My issue is, I spent money on a Reiki Healer as I wanted some of my lost emotions restored. Instead she heals my brain tumour and claims it’s gone for good. But how do I know it’s gone without evidence in front of me? I’m needing another MRI for that, but the doctors where I’m from don’t give a shit about your wellbeing and wouldn’t even blink if you died thanks to their neglect. So asking for another MRI for reassurance isn’t going to happen, and I guess now I’m sat here wondering if I can take these meds.
I’ve lost the fucking plot anyway. When’s the last time I was bothered enough to eat food? Yesterday mum commented on my hands looking more skinny than usual. Eh, I didn’t even realise. Weren’t my hands always boney? That isn’t anything new. Then again, she might be right. My arms are getting skinnier.
Fuck if I have any emotions it would seem like I’m enjoying this. I’m reaching a point where I’m so numb and cut away from reality, that even eating doesn’t feel real. Like I’m separated from even needing to sustain nutrients etc. That I could simply survive without them, but obviously nobody can.
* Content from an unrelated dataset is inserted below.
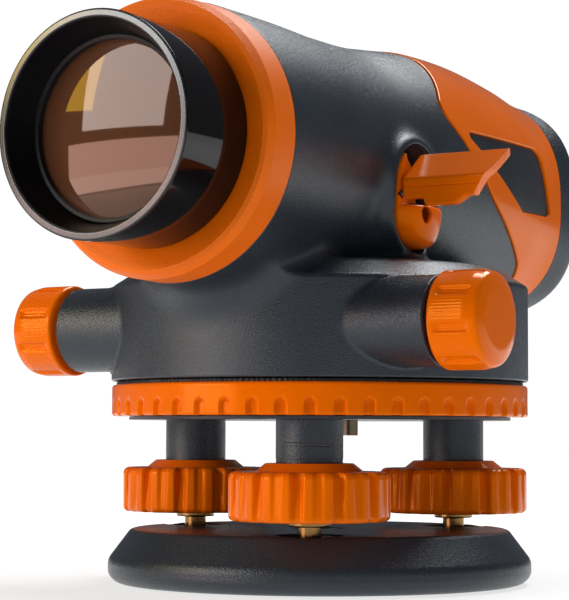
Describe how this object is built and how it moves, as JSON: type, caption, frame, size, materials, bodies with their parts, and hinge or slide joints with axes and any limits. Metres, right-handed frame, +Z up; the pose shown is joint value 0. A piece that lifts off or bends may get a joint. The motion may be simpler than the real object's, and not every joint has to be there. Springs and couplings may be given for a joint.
{
  "type": "automatic level",
  "caption": "Self-levelling surveyor's telescope with a horizontal circle, tangent screw and folding vial mirror on a levelling base.",
  "frame": {"origin": "centre of the base plate's underside, on the vertical axis", "axes": "+Z up along the vertical axis, -Y the way the objective looks, +X the side with the circular vial"},
  "size_m": [0.138, 0.2167, 0.1454],
  "materials": {
    "grey_coat": "satin powder coat",
    "spring_steel": "satin",
    "screw_steel": "zinc plated",
    "bronze_screw": "dark bronze",
    "brass": "machined",
    "bronze": "machined",
    "ground_steel": "ground",
    "aluminium": "machined",
    "magnet": "nickel plated",
    "orange_plastic": "satin gloss",
    "orange_textured": "fine texture",
    "gloss_black": "gloss",
    "black_anodised": "anodised",
    "black_plastic": "matte",
    "label_plate": "fine texture",
    "rubber": "matte",
    "coated_glass": "coated",
    "clear_glass": "polished",
    "vial_glass": "spirit filled",
    "mirror": "silvered"
  },
  "bodies": {
    "base": {"base_plate": "grey_coat", "spring_plate": "spring_steel", "spring_plate_screws": "screw_steel"},
    "tribrach": {"tribrach": "grey_coat", "foot_bushes": "brass", "vertical_axis": "ground_steel", "axis_screws": "bronze_screw", "axis_nut": "brass"},
    "circle": {"circle_ring": "orange_plastic", "circle_scale": "black_anodised"},
    "wheel": {"worm_wheel": "bronze", "clutch_spring": "spring_steel"},
    "alidade": {"housing": "grey_coat", "rear_cover": "orange_plastic", "label_panels": "label_plate", "end_cap": "grey_coat", "cap_screws": "screw_steel", "bearing_plate": "aluminium", "bearing_screws": "screw_steel", "shaft_bushes": "brass", "front_ring": "orange_textured", "objective_barrel": "gloss_black", "objective_retainer": "black_anodised", "objective_crown": "coated_glass", "objective_flint": "coated_glass", "focus_guide": "black_anodised", "compensator_frame": "aluminium", "damper_magnets": "magnet", "roof_prism": "clear_glass", "reticle_holder": "brass", "reticle": "clear_glass", "eyepiece_tube": "black_anodised", "mirror_bracket": "orange_plastic", "circular_vial": "vial_glass", "mirror_pin": "ground_steel"},
    "tangent": {"tangent_shaft": "ground_steel", "tangent_knob_left": "orange_plastic", "tangent_knob_right": "orange_plastic"},
    "focus_drive": {"focus_pinion": "brass", "focus_knob": "orange_plastic"},
    "focus_slide": {"focus_cell": "aluminium", "focus_lens": "clear_glass"},
    "dioptre": {"dioptre_ring": "black_plastic", "eyecup": "rubber"},
    "eyepiece": {"eyepiece_cell": "aluminium", "eyepiece_lenses": "clear_glass"},
    "mirror": {"mirror_flap": "orange_plastic", "mirror_glass": "mirror"},
    "pendulum": {"pendulum": "aluminium", "pendulum_prism": "clear_glass", "suspension_wires": "spring_steel"},
    "ball_1": {"foot_ball_1": "brass"},
    "foot_1": {"foot_screw_1": "brass", "foot_knob_1": "orange_plastic"},
    "ball_2": {"foot_ball_2": "brass"},
    "foot_2": {"foot_screw_2": "brass", "foot_knob_2": "orange_plastic"},
    "ball_3": {"foot_ball_3": "brass"},
    "foot_3": {"foot_screw_3": "brass", "foot_knob_3": "orange_plastic"}
  },
  "joints": [
    {"name": "tribrach_tilt", "type": "hinge", "parent": "base", "child": "tribrach", "pos_m": [0, 0, 0.006], "axis": [-0.891, -0.454, 0], "range_deg": [-3, 3]},
    {"name": "circle_turn", "type": "hinge", "parent": "tribrach", "child": "circle", "pos_m": [0, 0, 0.047], "axis": [0, 0, 1], "continuous": true},
    {"name": "azimuth_coarse", "type": "hinge", "parent": "tribrach", "child": "wheel", "pos_m": [0, 0, 0.066], "axis": [0, 0, 1], "continuous": true},
    {"name": "azimuth_fine", "type": "hinge", "parent": "wheel", "child": "alidade", "pos_m": [0, 0, 0.066], "axis": [0, 0, 1], "continuous": true},
    {"name": "tangent_turn", "type": "hinge", "parent": "alidade", "child": "tangent", "pos_m": [0, -0.0336, 0.0661], "axis": [1, 0, 0], "continuous": true},
    {"name": "focus_turn", "type": "hinge", "parent": "alidade", "child": "focus_drive", "pos_m": [-0.03, 0.012, 0.1086], "axis": [1, 0, 0], "range_deg": [-170, 170]},
    {"name": "focus_travel", "type": "slide", "parent": "alidade", "child": "focus_slide", "axis": [0, 1, 0], "range_m": [-0.0091, 0.0091]},
    {"name": "dioptre_turn", "type": "hinge", "parent": "alidade", "child": "dioptre", "pos_m": [0, 0.1, 0.1086], "axis": [0, 1, 0], "range_deg": [-153, 153]},
    {"name": "eyepiece_travel", "type": "slide", "parent": "alidade", "child": "eyepiece", "axis": [0, 1, 0], "range_m": [-0.00125, 0.00125]},
    {"name": "mirror_fold", "type": "hinge", "parent": "alidade", "child": "mirror", "pos_m": [0.05, -0.0207, 0.099], "axis": [1, 0, 0], "range_deg": [-42, 20]},
    {"name": "pendulum_swing", "type": "hinge", "parent": "alidade", "child": "pendulum", "pos_m": [0, 0.046, 0.126], "axis": [1, 0, 0], "range_deg": [-0.25, 0.25]},
    {"name": "foot_travel_1", "type": "slide", "parent": "tribrach", "child": "ball_1", "axis": [0, 0, 1], "range_m": [-0.00219, 0.00219]},
    {"name": "foot_turn_1", "type": "hinge", "parent": "ball_1", "child": "foot_1", "pos_m": [0.01861, -0.03653, 0.02], "axis": [0, 0, 1], "range_deg": [-1051.1, 1051.1]},
    {"name": "foot_travel_2", "type": "slide", "parent": "tribrach", "child": "ball_2", "axis": [0, 0, 1], "range_m": [-0.0011, 0.0011]},
    {"name": "foot_turn_2", "type": "hinge", "parent": "ball_2", "child": "foot_2", "pos_m": [0.02233, 0.03438, 0.02], "axis": [0, 0, 1], "range_deg": [-525.5, 525.5]},
    {"name": "foot_travel_3", "type": "slide", "parent": "tribrach", "child": "ball_3", "axis": [0, 0, 1], "range_m": [-0.0011, 0.0011]},
    {"name": "foot_turn_3", "type": "hinge", "parent": "ball_3", "child": "foot_3", "pos_m": [-0.04094, 0.00215, 0.02], "axis": [0, 0, 1], "range_deg": [-525.5, 525.5]}
  ],
  "couplings": [
    {"joint": "tangent_turn", "follows": "azimuth_fine", "ratio": 96},
    {"joint": "focus_travel", "follows": "focus_turn", "m_per_rad": 0.003},
    {"joint": "dioptre_turn", "follows": "eyepiece_travel", "rad_per_m": 2094.4},
    {"joint": "foot_travel_1", "follows": "tribrach_tilt", "m_per_rad": -0.041},
    {"joint": "foot_turn_1", "follows": "tribrach_tilt", "ratio": -343.48},
    {"joint": "foot_travel_2", "follows": "tribrach_tilt", "m_per_rad": 0.0205},
    {"joint": "foot_turn_2", "follows": "tribrach_tilt", "ratio": 171.74},
    {"joint": "foot_travel_3", "follows": "tribrach_tilt", "m_per_rad": 0.0205},
    {"joint": "foot_turn_3", "follows": "tribrach_tilt", "ratio": 171.74}
  ]
}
Yes all of the above sounds insane, that I’m losing the plot. I am, but I’ve still got some coherence left. The sense that if I don’t take my brain meds I’m not going to recover and if I don’t eat my body isn’t going to have the energy to fight.
I’m pushing myself towards suicide though. Really, imagine dying this way. Weakness, collapsing with exhaustion. Even my iron is low. I think. I haven’t even taken those iron pills, I can’t even ask if I still need them. My GP scares me.
When my prolactin levels shot up she didn’t even seem to care. Just said, “oh your prolactin is slightly elevated” and left me to it. I had to chase HER up to give me the results and all of a sudden she asks if I’m okay with an emergency MRI.
See? If I died she wouldn’t care. Lol. I’m just a stranger, a patient, a little money maker after all. She isn’t obligated to care. Doctors don’t have to have any empathy.
Whatever. Oh well. I’m dead. Can barely write, think or feel. Anyone remember DuringMyDarkestDays? That was me. Hello. We had some good times together. Too bad I forgot my account password back then.